We read with all the reading we’ve ever done. We write through all the reading we’ve ever done. Idra Novey writes through Clarice Lispector (Sylph Editions Cahier 23). Elfriede Jelinek (Sylph Editions Cahier 18) writes through Robert Walser. Anne Carson (Sylph Editions Cahier 21) writes through Joan of Arc, Francis Bacon, Hölderlin, Paul Celan.

Clarice Lispector’s Cronicas appeared in a Brazilian newspaper in the early seventies. Where’s a newspaper now that would publish these? Actually, as I learned at the airport waiting for a delayed flight, journalists rant through jocular teeth, making the shift for their readers to the World Cup on TV, seamless.

Cronicas are short pieces arising out of the thoughts or observations of a small daily life, the sudden revelations you might have experienced before but which strike with the force of upheaval when you experience them again. Just as The Hour of the Star, her last novel, leaves narrative gasping in the gutter, the Cronicas are fully estranged from journalism.

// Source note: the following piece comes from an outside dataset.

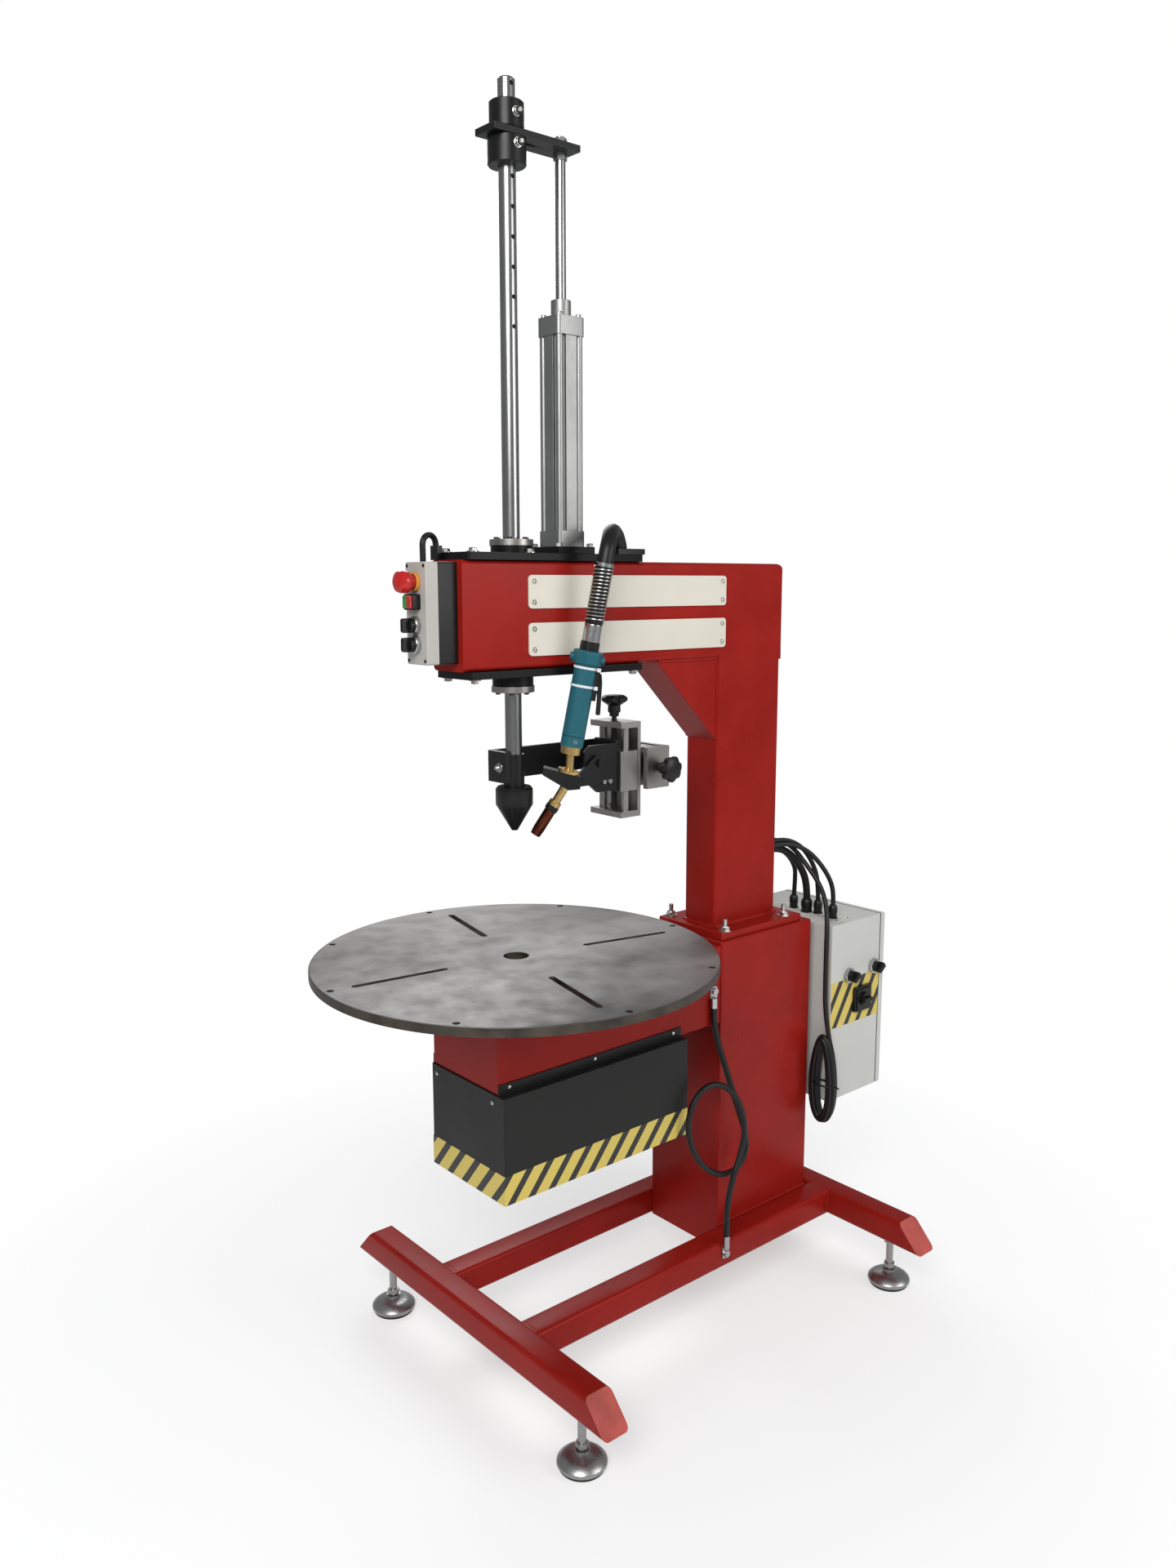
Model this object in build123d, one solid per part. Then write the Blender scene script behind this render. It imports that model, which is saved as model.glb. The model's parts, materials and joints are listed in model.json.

Clarice: The Visitor by Idra Novey
The writer as visitor to the reader’s life, with all the wiles and the wherewithal to dismay and invigorate. What more can a book do? Sting and move on. Leave a residue of sisterhood, call it that, and suspense. Such a relief that you can know and not know at the same time, the condition of the other.

Her Not All Her by Elfriede Jelinek
Robert Walser via the sensibility of Elfriede Jelinek – and the reader makes three – featherweight upheavals one after another. Crushing modesty and persistence. Constant unseating for the reader. Who is shaping whom and can we be further reduced on the page?

Nay Rather by Anne Carson
The voices of Joan of Arc had no stories and she did not know what language they spoke. What do your voices sound like? asked her inquisitors. Ask me next Saturday, she replied. Are they one or many? they asked. The light comes in the name of the voice, she said.

While staying up at night the Cycladic people invented the frying pan, says Anne Carson through the Greek poet Ibykos.